The length of a home inspection can vary depending on the size and condition of the home but typically takes anywhere from 2 to 4 hours. Larger or older homes may take longer to inspect, while smaller or newer homes may take less time. During this time, the inspector meticulously examines various aspects of the property, including the exterior, interior, electrical system, plumbing, roofing, and more. It's important for the inspector to thoroughly evaluate the property, so the length of the inspection will depend on the complexity of the home and the thoroughness of the inspector.

Common Repairs Needed After a Home Inspection

It’s important to note that if you’re a seller and know of an issue with the home, it should be disclosed on the property disclosure. Bert says, “It’s common for a seller to go ahead and make the repair before even putting the house on the market. This may result in getting more money for the property, and it often instills a sense of confidence in both the inspector and the buyer about the overall condition of the home."

In many cases though, sellers aren’t aware of issues until after the inspection report comes back. Here's a look at what our agents say are some of the most common repairs needed after an inspection.

Liz Schoeneberger

What we often find in inspection reports are plumbing, roofing, and electrical repair issues.

  • Plumbing issues could include leaks under sinks, worn-out wax rings on toilets, and water heater leaks or defects.
  • Roofing repairs could include worn-out flashing, lifting or missing shingles, or simply replacing older roofs.
  • Electrical repairs could include missing/faulty GFCI outlets, loose outlets, and missing smoke/carbon monoxide detectors.
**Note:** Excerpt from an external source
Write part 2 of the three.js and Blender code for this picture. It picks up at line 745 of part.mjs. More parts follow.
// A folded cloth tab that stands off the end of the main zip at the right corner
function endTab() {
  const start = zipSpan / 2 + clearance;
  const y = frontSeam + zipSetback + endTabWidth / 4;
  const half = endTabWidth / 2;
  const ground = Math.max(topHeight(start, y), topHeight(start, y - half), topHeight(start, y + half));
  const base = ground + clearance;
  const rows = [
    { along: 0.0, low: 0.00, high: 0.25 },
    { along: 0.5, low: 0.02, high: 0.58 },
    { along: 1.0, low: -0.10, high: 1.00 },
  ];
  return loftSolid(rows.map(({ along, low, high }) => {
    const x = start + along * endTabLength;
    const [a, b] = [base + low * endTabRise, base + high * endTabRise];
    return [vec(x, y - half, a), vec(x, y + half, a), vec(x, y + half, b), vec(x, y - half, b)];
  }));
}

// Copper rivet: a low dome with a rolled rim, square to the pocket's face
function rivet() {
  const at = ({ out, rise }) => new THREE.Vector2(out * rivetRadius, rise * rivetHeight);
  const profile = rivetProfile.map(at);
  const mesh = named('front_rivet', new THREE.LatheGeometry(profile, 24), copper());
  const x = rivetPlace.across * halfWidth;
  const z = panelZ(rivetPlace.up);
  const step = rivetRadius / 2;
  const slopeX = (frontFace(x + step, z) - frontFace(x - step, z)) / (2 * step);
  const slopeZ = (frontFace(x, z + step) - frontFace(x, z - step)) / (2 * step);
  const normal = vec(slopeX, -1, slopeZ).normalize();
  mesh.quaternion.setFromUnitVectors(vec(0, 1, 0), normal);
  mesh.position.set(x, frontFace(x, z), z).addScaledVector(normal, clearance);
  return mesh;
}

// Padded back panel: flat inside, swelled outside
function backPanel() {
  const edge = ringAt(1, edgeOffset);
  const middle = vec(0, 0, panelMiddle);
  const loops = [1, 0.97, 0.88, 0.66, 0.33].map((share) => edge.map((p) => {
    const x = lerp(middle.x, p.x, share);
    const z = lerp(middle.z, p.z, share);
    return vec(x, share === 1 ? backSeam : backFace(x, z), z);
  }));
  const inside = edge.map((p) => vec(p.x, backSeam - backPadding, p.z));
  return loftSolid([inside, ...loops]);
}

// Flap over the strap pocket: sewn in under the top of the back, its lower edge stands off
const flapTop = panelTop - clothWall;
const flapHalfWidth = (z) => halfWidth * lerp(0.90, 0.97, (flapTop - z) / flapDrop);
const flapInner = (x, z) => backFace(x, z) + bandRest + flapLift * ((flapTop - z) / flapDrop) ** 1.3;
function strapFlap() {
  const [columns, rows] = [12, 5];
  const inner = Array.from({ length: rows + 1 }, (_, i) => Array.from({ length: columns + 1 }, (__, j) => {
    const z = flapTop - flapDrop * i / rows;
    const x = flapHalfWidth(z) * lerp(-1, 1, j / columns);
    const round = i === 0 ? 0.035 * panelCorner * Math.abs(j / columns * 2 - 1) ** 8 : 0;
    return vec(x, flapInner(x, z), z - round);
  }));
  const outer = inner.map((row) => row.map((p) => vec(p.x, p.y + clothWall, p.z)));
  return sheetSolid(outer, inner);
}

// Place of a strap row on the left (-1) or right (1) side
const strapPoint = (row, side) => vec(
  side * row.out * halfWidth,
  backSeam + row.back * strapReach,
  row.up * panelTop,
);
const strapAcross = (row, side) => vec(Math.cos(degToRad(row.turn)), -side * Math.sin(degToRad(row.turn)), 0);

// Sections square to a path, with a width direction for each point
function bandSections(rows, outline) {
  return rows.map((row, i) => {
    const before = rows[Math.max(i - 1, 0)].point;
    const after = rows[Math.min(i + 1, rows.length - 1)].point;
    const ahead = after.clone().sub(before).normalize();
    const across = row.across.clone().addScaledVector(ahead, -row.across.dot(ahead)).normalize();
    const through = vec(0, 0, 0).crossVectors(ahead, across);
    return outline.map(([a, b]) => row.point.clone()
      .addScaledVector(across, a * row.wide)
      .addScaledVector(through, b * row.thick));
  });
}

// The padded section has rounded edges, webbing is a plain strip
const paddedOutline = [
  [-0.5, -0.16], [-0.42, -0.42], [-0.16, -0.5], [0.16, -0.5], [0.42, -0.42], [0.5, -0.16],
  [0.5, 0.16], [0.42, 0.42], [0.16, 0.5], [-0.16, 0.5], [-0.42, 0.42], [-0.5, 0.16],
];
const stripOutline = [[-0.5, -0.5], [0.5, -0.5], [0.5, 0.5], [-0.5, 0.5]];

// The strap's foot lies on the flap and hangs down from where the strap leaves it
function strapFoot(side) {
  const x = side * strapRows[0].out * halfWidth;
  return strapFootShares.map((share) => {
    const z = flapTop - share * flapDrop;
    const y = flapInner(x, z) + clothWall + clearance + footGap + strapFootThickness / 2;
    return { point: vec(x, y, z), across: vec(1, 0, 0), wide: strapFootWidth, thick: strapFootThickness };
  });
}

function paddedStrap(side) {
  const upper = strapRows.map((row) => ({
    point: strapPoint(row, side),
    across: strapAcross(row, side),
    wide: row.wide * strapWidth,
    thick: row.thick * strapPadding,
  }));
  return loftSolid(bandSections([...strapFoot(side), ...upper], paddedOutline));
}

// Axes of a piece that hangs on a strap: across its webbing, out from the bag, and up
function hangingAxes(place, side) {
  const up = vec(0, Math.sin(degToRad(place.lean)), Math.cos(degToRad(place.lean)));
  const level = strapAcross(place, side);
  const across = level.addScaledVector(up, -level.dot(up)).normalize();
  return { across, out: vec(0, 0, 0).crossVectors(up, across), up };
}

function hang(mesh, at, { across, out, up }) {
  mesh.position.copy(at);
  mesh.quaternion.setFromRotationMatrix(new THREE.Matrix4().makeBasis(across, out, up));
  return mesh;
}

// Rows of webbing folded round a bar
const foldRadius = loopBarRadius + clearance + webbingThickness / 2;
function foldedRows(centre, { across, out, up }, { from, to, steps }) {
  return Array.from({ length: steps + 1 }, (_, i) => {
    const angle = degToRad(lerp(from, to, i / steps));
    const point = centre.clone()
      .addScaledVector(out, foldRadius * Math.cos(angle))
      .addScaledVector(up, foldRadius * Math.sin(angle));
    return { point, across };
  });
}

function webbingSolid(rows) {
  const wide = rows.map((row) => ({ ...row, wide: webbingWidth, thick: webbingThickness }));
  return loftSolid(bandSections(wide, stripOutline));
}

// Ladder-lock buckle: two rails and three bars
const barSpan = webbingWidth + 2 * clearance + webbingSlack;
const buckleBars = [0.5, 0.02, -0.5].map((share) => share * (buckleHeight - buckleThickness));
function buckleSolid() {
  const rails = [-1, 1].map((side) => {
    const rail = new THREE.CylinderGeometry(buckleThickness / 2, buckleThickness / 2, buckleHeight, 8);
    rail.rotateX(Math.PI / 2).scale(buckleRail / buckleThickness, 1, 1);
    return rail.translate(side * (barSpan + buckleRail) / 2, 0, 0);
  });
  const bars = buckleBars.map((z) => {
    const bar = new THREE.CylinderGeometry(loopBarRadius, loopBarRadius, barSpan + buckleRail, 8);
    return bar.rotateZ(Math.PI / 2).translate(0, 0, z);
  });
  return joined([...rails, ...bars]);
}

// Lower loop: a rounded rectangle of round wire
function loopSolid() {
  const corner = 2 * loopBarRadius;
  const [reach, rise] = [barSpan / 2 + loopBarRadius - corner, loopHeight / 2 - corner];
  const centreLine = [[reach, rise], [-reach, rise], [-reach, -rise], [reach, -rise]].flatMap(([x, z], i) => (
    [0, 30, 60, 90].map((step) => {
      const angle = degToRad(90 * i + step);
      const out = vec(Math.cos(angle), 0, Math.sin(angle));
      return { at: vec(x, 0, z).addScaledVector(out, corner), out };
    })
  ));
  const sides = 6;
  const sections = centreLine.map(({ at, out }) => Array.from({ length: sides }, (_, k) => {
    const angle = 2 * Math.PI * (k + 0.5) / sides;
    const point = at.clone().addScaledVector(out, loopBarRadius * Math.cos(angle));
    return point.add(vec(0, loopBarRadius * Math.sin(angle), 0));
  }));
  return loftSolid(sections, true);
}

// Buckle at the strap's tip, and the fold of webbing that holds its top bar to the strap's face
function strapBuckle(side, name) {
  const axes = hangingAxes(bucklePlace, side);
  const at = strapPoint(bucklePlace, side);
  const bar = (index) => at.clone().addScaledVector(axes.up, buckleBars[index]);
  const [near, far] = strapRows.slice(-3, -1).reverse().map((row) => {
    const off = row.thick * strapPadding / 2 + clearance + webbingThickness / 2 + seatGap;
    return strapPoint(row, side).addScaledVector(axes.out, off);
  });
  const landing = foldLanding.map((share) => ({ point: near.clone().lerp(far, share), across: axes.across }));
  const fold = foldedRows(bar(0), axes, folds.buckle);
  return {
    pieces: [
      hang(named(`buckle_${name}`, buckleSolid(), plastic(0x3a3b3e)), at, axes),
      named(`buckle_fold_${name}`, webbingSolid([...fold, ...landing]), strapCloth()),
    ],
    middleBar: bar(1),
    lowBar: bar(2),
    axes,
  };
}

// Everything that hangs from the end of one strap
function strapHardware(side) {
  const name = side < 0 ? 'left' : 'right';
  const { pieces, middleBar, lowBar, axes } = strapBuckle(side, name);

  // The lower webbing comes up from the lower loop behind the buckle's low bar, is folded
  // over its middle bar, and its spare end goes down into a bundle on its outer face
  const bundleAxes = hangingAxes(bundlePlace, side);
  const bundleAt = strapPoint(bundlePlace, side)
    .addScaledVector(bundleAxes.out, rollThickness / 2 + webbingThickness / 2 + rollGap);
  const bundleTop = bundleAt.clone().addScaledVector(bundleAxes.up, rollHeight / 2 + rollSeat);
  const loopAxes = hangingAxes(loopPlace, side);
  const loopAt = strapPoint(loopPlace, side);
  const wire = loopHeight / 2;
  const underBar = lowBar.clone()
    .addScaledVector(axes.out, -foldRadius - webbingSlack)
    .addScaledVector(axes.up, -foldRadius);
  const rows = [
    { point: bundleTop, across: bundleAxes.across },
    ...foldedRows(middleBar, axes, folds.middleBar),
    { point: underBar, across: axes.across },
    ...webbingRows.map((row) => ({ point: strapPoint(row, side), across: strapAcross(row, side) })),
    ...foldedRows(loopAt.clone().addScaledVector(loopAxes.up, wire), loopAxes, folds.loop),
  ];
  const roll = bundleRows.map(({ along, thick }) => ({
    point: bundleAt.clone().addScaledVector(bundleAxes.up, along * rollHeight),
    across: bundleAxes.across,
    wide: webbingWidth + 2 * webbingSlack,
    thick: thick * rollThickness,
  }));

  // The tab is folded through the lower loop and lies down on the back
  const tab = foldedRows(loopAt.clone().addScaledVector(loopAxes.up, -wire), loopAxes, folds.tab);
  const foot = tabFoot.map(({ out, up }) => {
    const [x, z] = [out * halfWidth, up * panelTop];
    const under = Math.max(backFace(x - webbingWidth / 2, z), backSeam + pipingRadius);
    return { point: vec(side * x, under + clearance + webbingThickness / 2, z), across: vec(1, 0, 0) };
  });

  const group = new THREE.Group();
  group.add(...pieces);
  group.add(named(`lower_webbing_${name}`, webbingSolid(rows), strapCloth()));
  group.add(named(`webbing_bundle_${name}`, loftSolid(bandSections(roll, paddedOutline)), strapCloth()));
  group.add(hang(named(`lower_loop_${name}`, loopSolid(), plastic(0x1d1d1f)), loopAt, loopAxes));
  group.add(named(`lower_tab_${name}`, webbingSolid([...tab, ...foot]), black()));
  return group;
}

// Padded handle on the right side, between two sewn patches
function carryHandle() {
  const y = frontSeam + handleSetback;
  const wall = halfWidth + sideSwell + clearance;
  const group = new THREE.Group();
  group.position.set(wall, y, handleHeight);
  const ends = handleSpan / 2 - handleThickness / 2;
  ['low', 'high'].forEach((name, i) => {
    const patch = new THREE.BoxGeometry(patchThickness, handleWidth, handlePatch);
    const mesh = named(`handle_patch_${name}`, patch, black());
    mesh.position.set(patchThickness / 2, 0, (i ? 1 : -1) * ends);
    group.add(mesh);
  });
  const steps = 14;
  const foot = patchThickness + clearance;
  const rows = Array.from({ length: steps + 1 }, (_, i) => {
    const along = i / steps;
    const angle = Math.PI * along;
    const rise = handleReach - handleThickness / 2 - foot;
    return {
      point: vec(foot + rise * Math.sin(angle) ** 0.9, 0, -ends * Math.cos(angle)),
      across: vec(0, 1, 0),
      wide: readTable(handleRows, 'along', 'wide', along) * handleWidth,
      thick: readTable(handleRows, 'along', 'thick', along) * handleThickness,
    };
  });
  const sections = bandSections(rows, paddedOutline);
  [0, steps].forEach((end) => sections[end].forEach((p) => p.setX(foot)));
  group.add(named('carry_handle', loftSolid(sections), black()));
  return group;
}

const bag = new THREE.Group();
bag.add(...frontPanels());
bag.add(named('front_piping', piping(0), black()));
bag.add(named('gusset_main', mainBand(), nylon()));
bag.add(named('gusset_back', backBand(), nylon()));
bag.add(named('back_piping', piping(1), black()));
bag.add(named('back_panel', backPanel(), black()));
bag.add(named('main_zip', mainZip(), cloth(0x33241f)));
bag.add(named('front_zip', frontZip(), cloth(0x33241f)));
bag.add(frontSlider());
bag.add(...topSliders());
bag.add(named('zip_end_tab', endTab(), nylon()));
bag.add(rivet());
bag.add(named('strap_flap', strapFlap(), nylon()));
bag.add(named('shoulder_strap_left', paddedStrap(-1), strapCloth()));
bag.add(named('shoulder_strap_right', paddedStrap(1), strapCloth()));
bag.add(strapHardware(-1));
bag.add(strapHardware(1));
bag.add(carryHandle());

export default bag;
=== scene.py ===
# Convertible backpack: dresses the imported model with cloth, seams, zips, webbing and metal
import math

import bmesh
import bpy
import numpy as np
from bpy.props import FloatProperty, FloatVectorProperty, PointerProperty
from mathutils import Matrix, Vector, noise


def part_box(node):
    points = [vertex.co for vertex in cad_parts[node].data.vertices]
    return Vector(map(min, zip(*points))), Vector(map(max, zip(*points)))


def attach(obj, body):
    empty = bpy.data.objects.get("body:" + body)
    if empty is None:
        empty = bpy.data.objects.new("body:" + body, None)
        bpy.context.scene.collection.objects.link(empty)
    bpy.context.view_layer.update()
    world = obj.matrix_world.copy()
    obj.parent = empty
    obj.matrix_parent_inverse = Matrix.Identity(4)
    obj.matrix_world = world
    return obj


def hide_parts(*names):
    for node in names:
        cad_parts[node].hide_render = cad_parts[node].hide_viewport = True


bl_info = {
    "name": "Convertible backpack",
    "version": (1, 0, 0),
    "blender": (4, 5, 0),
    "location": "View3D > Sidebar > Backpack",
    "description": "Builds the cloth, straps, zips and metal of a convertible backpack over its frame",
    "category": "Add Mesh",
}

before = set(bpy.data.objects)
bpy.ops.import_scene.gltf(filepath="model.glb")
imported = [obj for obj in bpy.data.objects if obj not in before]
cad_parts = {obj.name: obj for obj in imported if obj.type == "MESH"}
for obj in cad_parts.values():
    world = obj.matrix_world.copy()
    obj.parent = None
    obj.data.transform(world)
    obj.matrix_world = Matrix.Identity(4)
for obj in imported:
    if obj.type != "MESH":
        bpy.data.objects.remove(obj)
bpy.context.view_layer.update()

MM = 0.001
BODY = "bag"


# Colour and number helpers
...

We recommend getting a pre-listing inspection to head off a lot of these issues. And of course, when buying, using a licensed inspector who provides a detailed inspection and report is of the utmost importance.

Jeanette Hussey

The issue most often discovered is in the crawlspace of the home. Lots of homeowners do not go into their crawlspaces (creepy, spiders, maybe a snake) so they don't really know what is happening in that space. With the high humidity of our area, moisture readings tend to be high which causes fungal growth. A good vapor barrier with full coverage can help eliminate some of these problems. That is the first step in getting moisture levels under control. Call your REALTOR and ask for recommendations if you have these issues. Prices for remediation vary greatly.

Leigh Ann Rasberry

Most home inspections find moisture in the crawlspace and missing GFCI outlets. Moisture is most common in the crawlspace when there is not a moisture barrier laid or the moisture barrier is not correctly installed. Older homes usually do not have GFCI outlets because they were not a requirement when the home was built.
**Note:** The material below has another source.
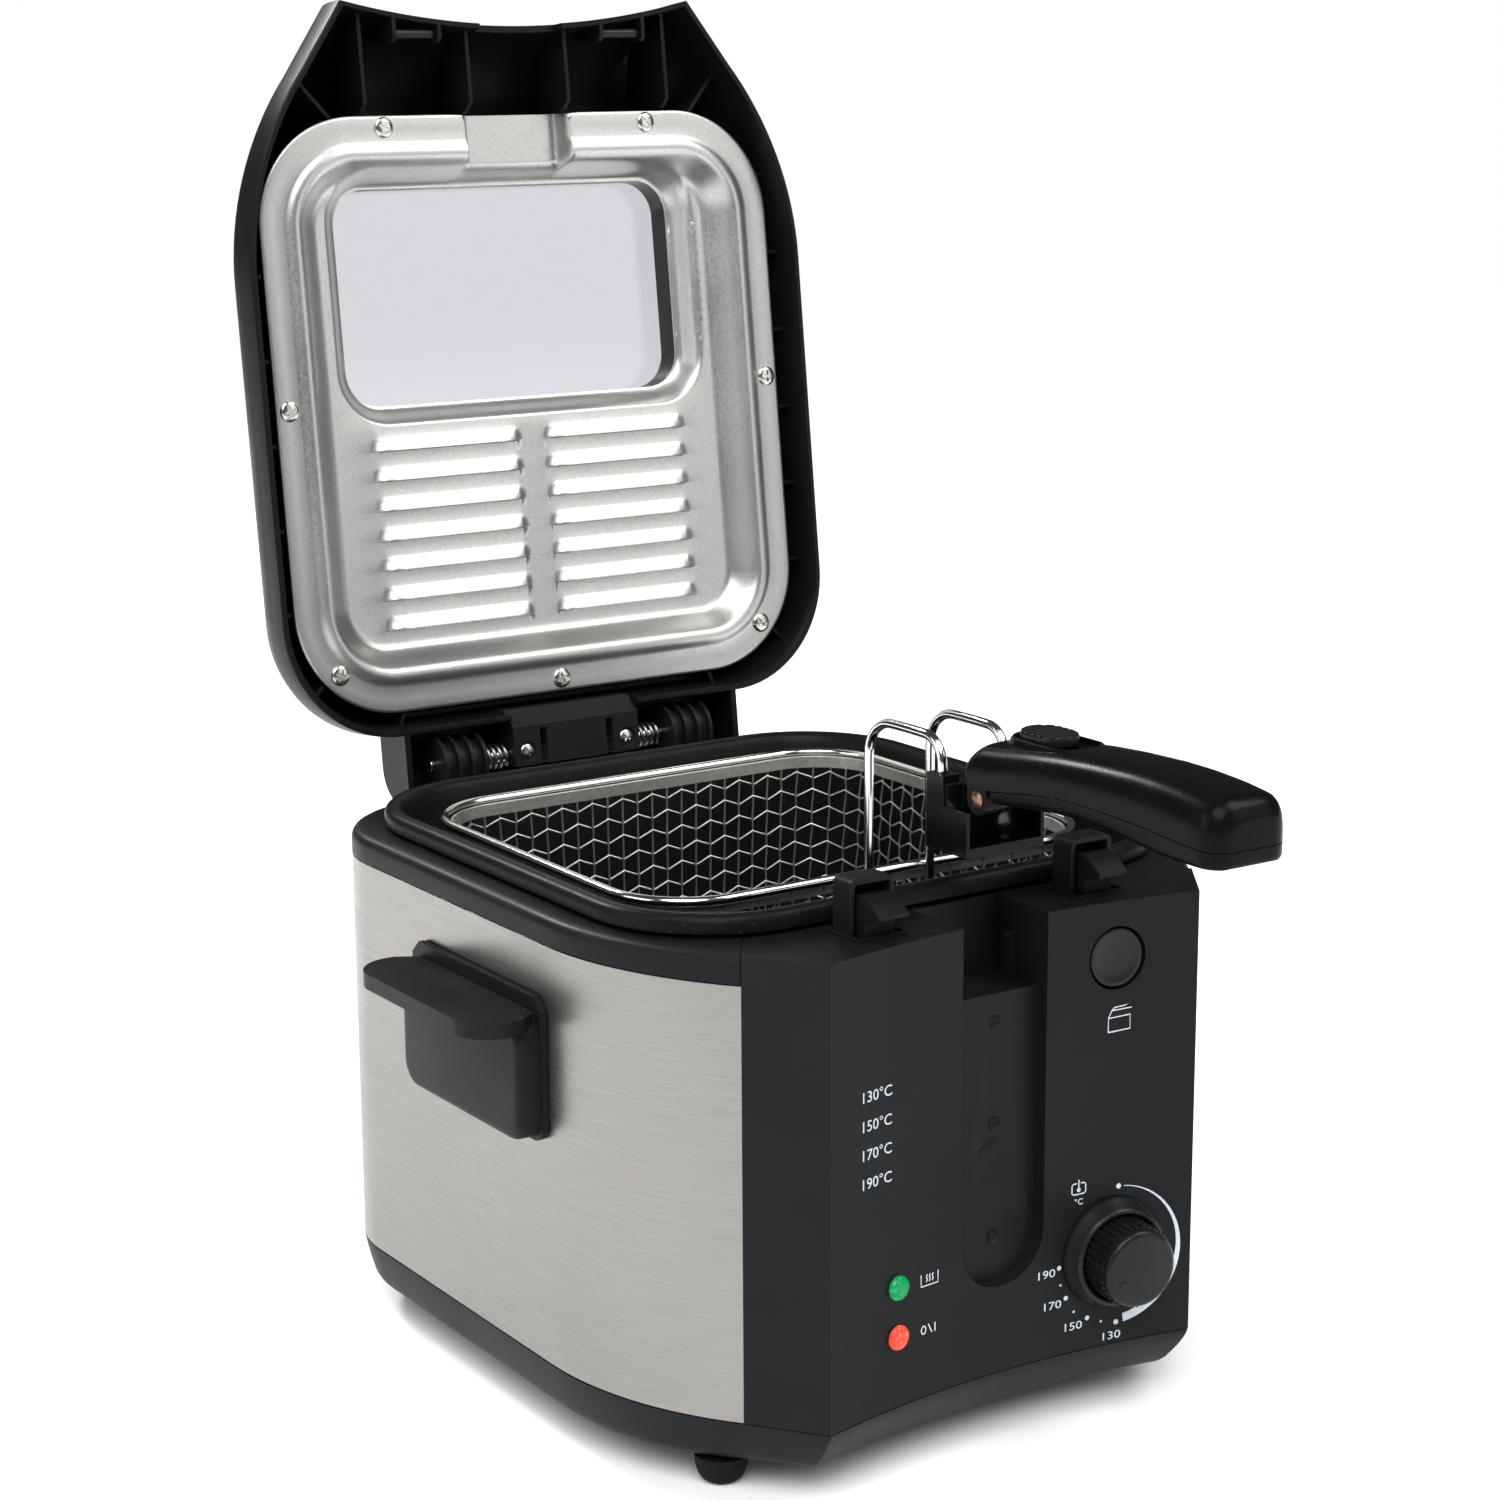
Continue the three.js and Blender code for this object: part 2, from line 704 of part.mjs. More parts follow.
function baseTray() {
  const outline = housingOutline();
  const level = ([z, inset, frontInset]) => atHeight(drawnIn(outline, inset, frontInset), z);
  const floor = footHeight + shellWall;
  const [, low, middle] = trayLevels;
  const inner = skin([
    level([floor, low[1] + shellWall + 1, low[2] + shellWall + 1]),
    level([middle[0] + 1, middle[1] + shellWall, middle[2] + shellWall]),
    level([baseTop + 1, shellWall, shellWall]),
  ]);
  const stems = feet.map(({ x, y }) =>
    bar(footStemRadius + seam, [x, y, 0], [x, y, footHeight + 2 * shellWall]));
  const glandZ = baseTop - glandBelowSeam;
  const inlet = bar(glandRadius + seam, [glandX, halfDepth - 20, glandZ], [glandX, far, glandZ]);
  const vents = Array.from({ length: ventRows }, (_, i) => {
    const y = (i - (ventRows - 1) / 2) * ventPitch;
    return box(-ventLength / 2, ventLength / 2, y - ventWidth / 2, y + ventWidth / 2, 0, floor + 1);
  });
  return cut(skin(trayLevels.map(level)), inner, ...stems, inlet, ...vents);
}

/** The collar that a cord would pass through, clipped into the back of the tray. */
function cordGland() {
  const profile = [[cordRadius, 0], [glandRadius + glandFlange, 0], [glandRadius + glandFlange, 2],
    [glandRadius, 2.5], [glandRadius, glandLength], [cordRadius, glandLength], [cordRadius, 0]];
  return lathe(profile, 16).rotate([90, 0, 0])
    .translate([glandX, halfDepth + 2.2, baseTop - glandBelowSeam]);
}

function foot() {
  return lathe([[0, 0], [footRadius * 0.6, 0], [footRadius * 0.85, 1.8], [footRadius, footHeight * 0.6],
    [footRadius, footHeight - seam], [footStemRadius, footHeight - seam],
    [footStemRadius, footHeight + footStemLength], [0, footHeight + footStemLength]], 14);
}

function steelWrap() {
  const outer = wrapEdge();
  const inner = inward(outer, wrapSheet).reverse();
  return prism([...outer, ...inner], baseTop + seam, wrapTop - seam);
}

/** Footprint of the control panel, or with a gap the room that it needs in its neighbours. */
function panelPlan(gap = 0) {
  const back = panelSeamY + panelReturn + gap;
  const rise = panelReturnInset / panelReturn;
  const edge = seamX + gap;
  const ahead = gap > 0
    ? [[-edge, panelSeamY], [-edge, -far], [edge, -far], [edge, panelSeamY]]
    : [[-seamX, panelSeamY], ...frontEdge(), [seamX, panelSeamY]];
  const reach = seamX - panelReturnInset + gap * (1 + rise);
  return [...ahead, [reach, back], [-reach, back]];
}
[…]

What Fixes are Mandatory After a Home Inspection?

Kirk West
Kirk West

When it comes to mandatory repairs after a home inspection, sellers are typically not required to fix cosmetic issues or normal wear and tear found during a home inspection. These issues are often considered the buyer's responsibility and are not obligatory for the seller to address. REALTOR and West & Woodall Co-Owner Kirk West says that’s why it's crucial to be aware of state laws and local ordinances because they may impact the seller's liability for any issues uncovered during the inspection. These laws can vary from state to state and may outline specific repairs that sellers are not legally required to fix.

In North Carolina, there are no mandatory fixes after a home inspection. According to Kirk, by law, North Carolina is a buyer beware state. This means that it is the buyer's responsibility to learn as much about the house as possible by having thorough inspections conducted during the due diligence period. If issues are found, the buyer can request repairs or an allowance for the repairs, but if the seller refuses, it is up to the buyer to decide whether to purchase the house "as is" or not. Kirk says, "A buyer can back out of a contract at any time, although they will lose their due diligence money and could also lose their earnest money."

Ultimately, it’s advisable for both buyers and sellers to familiarize themselves with the relevant laws and contractual agreements in their specific area to understand their rights and responsibilities regarding repairs discovered during a home inspection.

Negotiation Strategies for Home Fixes

Even in buyer beware states such as North Carolina, there are still strategies sellers can employ to negotiate home fixes and potentially reach an agreement with the buyer. While there are no mandatory fixes, it is important to consider the concerns raised during the inspection process and address them in a way that benefits both parties.

One approach is to have open communication with the buyer and their agent. Engage in discussions to understand their specific concerns and discuss possible solutions. This can help in finding common ground and potentially negotiate repairs or an allowance for repairs that satisfy both parties.

Kirk adds that you can also consider offering incentives to the buyer to make the deal more attractive. For example, you could propose including appliances or furniture that you don’t plan to take with you when you move. By offering something of value to the buyer, you may be able to find a compromise that addresses their concerns while also benefiting you as the seller.

Kirk points out that these negotiation strategies should be considered after receiving the inspection report. This allows you to evaluate the specific fixes required and tailor your approach accordingly. By being proactive and open to finding mutually beneficial solutions, you can navigate the negotiation process and potentially reach a satisfactory agreement with the buyer.

Remember, even though North Carolina is a buyer beware state, it’s still in your best interest as a seller to address concerns and negotiate in good faith. This can help facilitate a smoother transaction and increase the likelihood of a successful sale.

Who Pays for the Repairs?

The responsibility for paying for the repairs is typically negotiated between the buyer and the seller. In some cases, the seller may agree to cover the cost of certain repairs as part of the purchase agreement, while in others, the buyer may take on the responsibility post-purchase.

Can You Ask for a Price Reduction After a Home Inspection?

According to Jeanette Hussey, following a home inspection, the buyer can request a price reduction instead of repairs. Additionally, the buyer may ask the seller to cover closing costs. 

Bottom Line on Common Repairs Needed After a Home Inspection

Navigating the common repairs needed after a home inspection is a crucial aspect of the homebuying and selling process. Understanding the significance of home inspections, the common repairs that may arise, and the negotiation process for addressing these issues can empower both buyers and sellers. If you have any questions, be sure to address them with your real estate agent.